The deal you start in July often closes — registration, transfer, and key handover complete — before the spring market has properly reopened. That timeline is structurally faster than what the same deal would experience starting in October, and it costs you nothing extra.
For buyers who want to be settled in before the school year, the festive season, or the second half of their year, the winter buying window is not just convenient. It's the only window that mathematically works.
What this reframes about the decision
The conventional advice — wait for spring, when there's more to choose from — is not wrong. There is more to choose from in spring. There are also more buyers competing for it, more cosmetic flattery hiding the homes' actual performance, more motivated-but-flexible sellers protecting their wishlists, and a slower transaction chain charging the same fees for less attentive service.

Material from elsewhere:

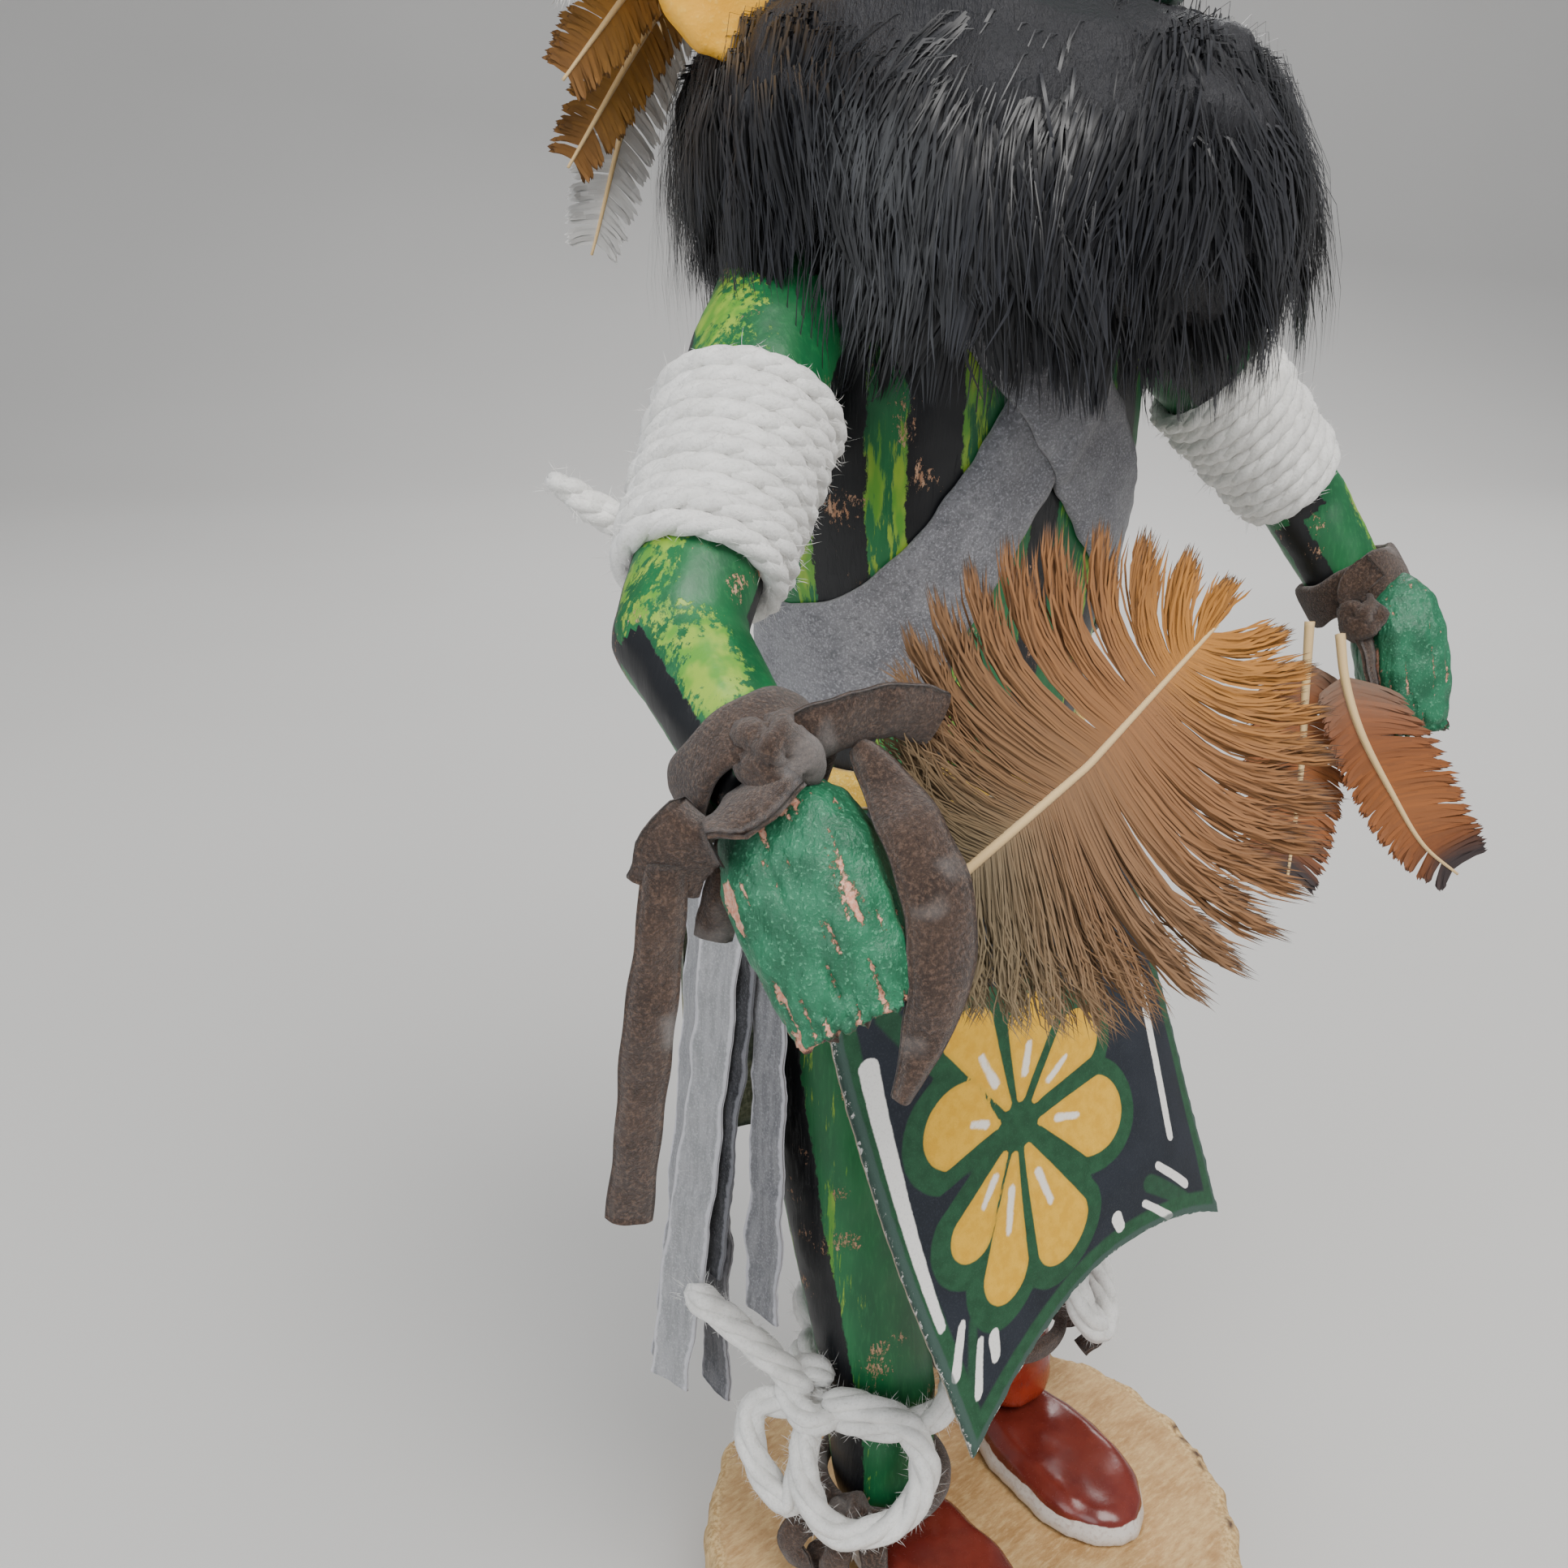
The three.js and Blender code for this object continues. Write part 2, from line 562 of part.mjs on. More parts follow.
for (const [side, tie] of Object.entries(CORD_TIES)) {
  const loops = tie.loops.map((points) => cord(points, CORD, 8));
  const tied = join([ring(tie.ring[0], tie.ring[1], CORD, tie.ring[2]), knot(tie.knot, 4.6),
    cord(tie.tail, CORD, 3), cord(tie.back, CORD, 2), ...loops]);
  tie.body = cutBy(tied, [leg(side, GAP)]);
  if (side === 'left') tie.body = cutBy(tie.body, [leg('right', GAP)]);
}

// ---------------------------------------------------------------- suede ties

const flat = (points, width, across, steps = 4) => band(points, width, LACE_THICK, () => across, steps);

/** A thin cuff round a wrist. */
function cuff(from, to, outer, inner) {
  const along = to.clone().sub(from).normalize();
  const side = v(1, 0, 0).addScaledVector(along, -along.x).normalize();
  const third = along.clone().cross(side);
  const ringAt = (centre, radius) => Array.from({ length: 10 }, (_, j) => {
    const angle = (j / 10) * 2 * Math.PI;
    return centre.clone().addScaledVector(side, Math.cos(angle) * radius)
      .addScaledVector(third, Math.sin(angle) * radius);
  });
  return loft([ringAt(from, outer), ringAt(to, outer), ringAt(to, inner), ringAt(from, inner)], true);
}

/** Suede tie round the right wrist: a knot, a bow to each side and two hanging ends. */
const wristTieRight = join([
  cuff(v(-59.7, -18.6, 170.4), v(-60.1, -23.6, 167.6), 7.8, 6.5),
  knot(v(-61.5, -26.5, 172), 4),
  flat([v(-61, -26, 172.2), v(-56, -29, 174.6), v(-51.5, -31, 175.2), v(-47.4, -32.4, 173.8)], 5.5,
    v(0.2, -0.3, 1)),
  flat([v(-62, -28, 171.5), v(-66.5, -27, 168.4), v(-70.6, -24.2, 165), v(-71.8, -23, 161)], 7,
    v(0.65, -0.5, 0.5)),
  flat([v(-71.8, -23.4, 163.6), v(-73.2, -24.2, 157), v(-74.8, -24, 147), v(-75.8, -23.4, 137),
    v(-76.7, -22.5, 127.2)], 4.6, v(0.8, -0.6, 0.1)),
  flat([v(-63, -25, 168), v(-65, -24.2, 162.6), v(-66.8, -23.6, 154.4)], 3.6, v(0.8, -0.6, 0)),
  flat([v(-55, -30, 172.6), v(-54.6, -33.4, 169.8), v(-55.2, -38, 166.2), v(-55.6, -41.4, 161.4),
    v(-56.6, -43, 155.6), v(-58.6, -43, 149), v(-60.7, -42.6, 143.9)],
    (t) => 1.8 + 4.8 * Math.sin(Math.PI * t ** 0.8), v(0.8, -0.5, 0.2), 8),
]);
const handRooms = { right: hand(HANDS.right, GAP), left: hand(HANDS.left, GAP) };
piece('wrist_tie_right', cutBy(wristTieRight, [arm('right', GAP), handRooms.right]), finish.lace,
  SOFT_TOLERANCE);

/** Suede tie round the left wrist, with one hanging end. */
const wristTieLeft = join([
  cuff(v(62.9, -6.4, 165.4), v(64, -9.8, 160.2), 7.6, 6.4),
  knot(v(57, -14, 160), 3.4),
  flat([v(57, -14, 160), v(57.6, -17, 152), v(58.2, -20.5, 142), v(57.4, -23.4, 130)], 4.6,
    v(0.8, 0.2, 0)),
  flat([v(57, -13, 161), v(55, -13, 165), v(57, -15, 168)], 4, v(0.5, -0.8, 0.2)),
]);
piece('wrist_tie_left', cutBy(wristTieLeft, [arm('left', GAP), handRooms.left]), finish.lace,
  SOFT_TOLERANCE);

/** Suede ties round the tops of the boots, with curled bows on the outside. */
const BOOT_TIES = {
  right: [
    ring(v(-12.6, 6.9, 31.4), 10, 2.6, 0, 4),
    knot(v(-22.5, 3.4, 31.6), 3.2),
    flat([v(-23, 4, 31), v(-28.6, 6.6, 32), v(-31.4, 7.4, 28), v(-29, 5.6, 24.6), v(-25, 3.6, 27)], 4.4,
      v(0.5, -0.8, 0.1)),
    flat([v(-22.5, 2.6, 31), v(-27, 0.8, 31), v(-29, 0, 26.6), v(-25.4, -0.6, 24)], 4.4, v(0.5, -0.8, 0.1)),
    flat([v(-21.6, 1.2, 31.4), v(-23.2, -2.2, 30), v(-24.4, -4.4, 25.4)], 4, v(0.7, -0.5, 0.1)),
  ],
};
const overBoot = (point) => v(-0.4, 3, 14).add(mirrored(point));
BOOT_TIES.left = [
  ring(v(18.2, 11.8, 41.6), 10.8, 2.6, 0, 4),
  knot(v(28.2, 6.6, 41.6), 3.2),
  ...[[v(28, 7, 41.4), v(32.6, 9, 42.4), v(34.4, 9, 37), v(30.4, 6.8, 35.4)],
    [v(28, 6, 41), v(31.6, 2.4, 40.6), v(32.6, 1.6, 35.6), v(29.4, 2.6, 33.6)],
    [v(28, 9, 41), v(30.6, 14, 36), v(31.6, 15.6, 27)]].map((line) => flat(line, 4.2, v(0.7, 0.6, 0.1))),
];
for (const [side, parts] of Object.entries(BOOT_TIES)) {
  const tie = join(parts);
  piece(`boot_tie_${side}`, cutBy(tie, [leg(side, GAP)]), finish.lace, SOFT_TOLERANCE);
  piece(`leg_cord_${side}`, cutBy(CORD_TIES[side].body, [tie]), finish.yarn);
}

// ---------------------------------------------------------------- feathers

/** A feather in one skin: a bare quill that opens into a thin vane with a width for each side. */
function feather({ line, left, right, facing, quill = 1.6, bare = 0.2, thick = 1.1, steps = 6 }) {
  const curve = new THREE.CatmullRomCurve3(line);
  const shares = [0, bare - 0.03, ...Array.from({ length: steps + 1 }, (_, i) => bare + ((1 - bare) * i) / steps)];
  const rings = shares.map((t) => {
    const share = (t - bare) / (1 - bare);
    const along = curve.getTangent(t);
    const side = along.clone().cross(facing).normalize();
    const front = side.clone().cross(along);
    const open = share < 0 ? 0 : Math.sin(Math.PI * Math.min(0.97, 0.12 + 0.7 * share)) ** 0.7;
    const [wide, deep] = share < 0 ? [quill / 2, quill / 4] : [0, 0.3];
    const point = (across, depth) =>
      curve.getPoint(t).addScaledVector(side, across).addScaledVector(front, depth);
    const middle = share < 0 ? quill / 2 : thick / 2;
    return [point(-left * open - wide, -deep), point(0, -middle), point(right * open + wide, -deep),
      point(right * open + wide, deep), point(0, middle), point(-left * open - wide, deep)];
  });
  return loft(rings);
}

/** The broad feather in the right hand: a quill that passes behind the hand, and a splayed vane. */
const FAN = {
  quill: [v(-60.6, -20.6, 146.4), v(-53, -27, 151.6), v(-46.2, -35.4, 158.4), v(-34.4, -40.6, 170.2)],
  base: v(-47.7, -36, 159.3),
  along: v(0.734, -0.241, 0.635).normalize(),
  towards: v(-0.6, -0.67, 0.44).normalize(),
  thick: 1,
  // The vane's edge: distance along the quill from its base, and across it.
  edge: [[-1, 1.5], [-8, -9], [-9, -16], [-3, -19], [3, -18.5], [9, -24.5], [14, -25], [18, -21], [28, -20],
    [34, -15.5], [38.7, -8], [38.5, 2], [37.5, 9], [34.5, 15.4], [28, 19.8], [17, 21], [9, 13]],
};
const vanePlace = frameAt(FAN.base, FAN.along, FAN.towards.clone().cross(FAN.along), FAN.towards);
const vane = extruded(FAN.edge.map(([a, b]) => new THREE.Vector2(a, b)), FAN.thick,
  vanePlace.multiply(new THREE.Matrix4().makeTranslation(0, 0, -FAN.thick / 2)));
piece('feather_right', cutBy(vane.add(cord(FAN.quill, 1.7, 5)), [handRooms.right, wristTieRight]), finish.feather);

/** Smaller feathers tied at the left hand. */
const HELD = {
  feather_left_front: {
    line: [v(52.4, -13.6, 158.6), v(50.6, -16.4, 152.8), v(49.1, -20.5, 146.9), v(50, -26, 139),
      v(51.1, -31.2, 132.5), v(54.7, -35, 128.3)],
    left: 9,
    right: 5,
    facing: v(-0.7, -0.6, 0.3),
  },
  feather_left_back: {
    line: [v(50.4, -9.8, 160), v(48.6, -11.6, 151), v(45.2, -14.6, 140), v(38.6, -18.6, 126)],
    left: 7,
    right: 8,
    facing: v(-0.6, -0.75, 0.2),
  },
};
for (const [name, shape] of Object.entries(HELD)) {
  piece(name, cutBy(feather(shape), [wristTieLeft, handRooms.left, arm('left', GAP)]), finish.feather);
}

/** Feathers behind each side of the head: a white plume, two brown feathers and a cream one. */
const HEAD_FEATHERS = [
  { name: 'plume', line: [v(-21, 27, 262), v(-34, 28.5, 252), v(-47, 29, 241)], left: 9, right: 9, down: true },
  { name: 'brown_feather_upper', line: [v(-18, 34.5, 254), v(-30, 34, 241), v(-42, 33.5, 229)], left: 5, right: 5 },
  { name: 'brown_feather_lower', line: [v(-14, 38.5, 250), v(-27, 38.2, 235), v(-39, 38, 220)], left: 5, right: 5 },
  { name: 'cream_feather', line: [v(-12, 42, 248), v(-25, 43, 230), v(-33, 43, 210)], left: 6, right: 6, pale: true },
];
const featherRooms = [];
for (const side of ['right', 'left']) {
  for (const { name, line, left, right, down, pale } of HEAD_FEATHERS) {
    const points = side === 'right' ? line : line.map(mirrored);
    const shape = { line: points, left, right, facing: v(0, -1, 0), bare: 0.1, steps: 4 };
    const body = feather(shape);
    featherRooms.push(band(points, left + right + 3, 2.4, () => v(0.7, 0, side === 'right' ? -0.7 : 0.7), 1));
    piece(`${name}_${side}`, body, down || pale ? finish.plume : finish.feather);
  }
}

// ---------------------------------------------------------------- fur collar

/** Fur ruff round the neck: a thick drooping ring, lower on the figure's left. */
const FUR = {
  centre: v(MID_X, 12.5, 216),
  // Distance from the middle and height of the ring's outline.
  profile: [[11, 207], [24, 200.5], [34, 202], [39, 211], [39.4, 224], [34, 235], [26, 239], [24.5, 233],
    [11, 231]],
  droop: 0.12,
};
const furTurns = 16;
const fur = loft(Array.from({ length: furTurns }, (_, i) => {
  const angle = (i / furTurns) * 2 * Math.PI;
  const lock = 1 + 0.025 * Math.cos(8 * angle) + 0.015 * Math.cos(5 * angle + 1) + 0.03 * Math.cos(angle + 0.7);
  return FUR.profile.map(([r, z]) => {
    const reach = r > 20 ? r * lock : r;
    const x = MID_X + reach * Math.cos(angle);
    return v(x, FUR.centre.y + reach * Math.sin(angle), z - FUR.droop * (x - MID_X));
  }).reverse();
}), true);
const FUR_GAP = 1.1; // wide enough for cutters with fewer sides than what they clear
const furRooms = [torsoAround(overLower + STRAP_THICK + FUR_GAP, 12), arm('right', FUR_GAP, 8),
  arm('left', FUR_GAP, 8), ear(-1, FUR_GAP, 8), ear(1, FUR_GAP, 8), ...featherRooms,
  wrapRoom('right'), wrapRoom('left')];
piece('fur_collar', cutBy(fur, furRooms), finish.fur);

export default doll;
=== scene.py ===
# A carved and dressed kachina doll: paint, suede, yarn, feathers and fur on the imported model.
# Lengths and points in this script are millimetres, and meshes are made in metres.
import math

import bpy
import numpy as np
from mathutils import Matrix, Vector
from mathutils.bvhtree import BVHTree


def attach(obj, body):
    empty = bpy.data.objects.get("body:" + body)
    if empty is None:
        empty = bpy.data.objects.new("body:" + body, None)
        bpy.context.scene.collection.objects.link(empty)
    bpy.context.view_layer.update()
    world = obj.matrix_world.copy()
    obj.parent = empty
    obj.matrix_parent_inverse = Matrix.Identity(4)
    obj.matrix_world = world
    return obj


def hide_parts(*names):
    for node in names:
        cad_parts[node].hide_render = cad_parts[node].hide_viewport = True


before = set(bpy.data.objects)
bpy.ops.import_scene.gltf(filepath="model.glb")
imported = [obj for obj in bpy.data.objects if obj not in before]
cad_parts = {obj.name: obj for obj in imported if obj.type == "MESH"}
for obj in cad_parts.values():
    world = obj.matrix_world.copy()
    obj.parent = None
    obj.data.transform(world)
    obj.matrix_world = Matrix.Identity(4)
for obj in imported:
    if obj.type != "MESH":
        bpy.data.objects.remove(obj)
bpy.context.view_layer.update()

MM = 0.001
UP = np.array([0.0, 0.0, 1.0])

# ---------------------------------------------------------------- the doll's own sizes

MID_X = 3.0
TORSO_Y = 17.0
NECK = np.array([3.0, 12.5, 0.0])
CORD = 4.6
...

The winter alternative gives you fewer listings but better access, better information, less competition, and a faster path to keys. For a buyer who knows what they're looking for and is ready to act when they find it, that is a stronger position than spring has offered for years.
The right time to buy is not when everyone else is buying. It's when the maths, the market, and the home are all telling you the truth.
In South Africa, that season is the one we're in right now.
The smart buyers are already shopping. The competition will reappear in five or six weeks. Between now and then, the market belongs to the people who understood that winter wasn't a problem to wait out — it was the opportunity itself.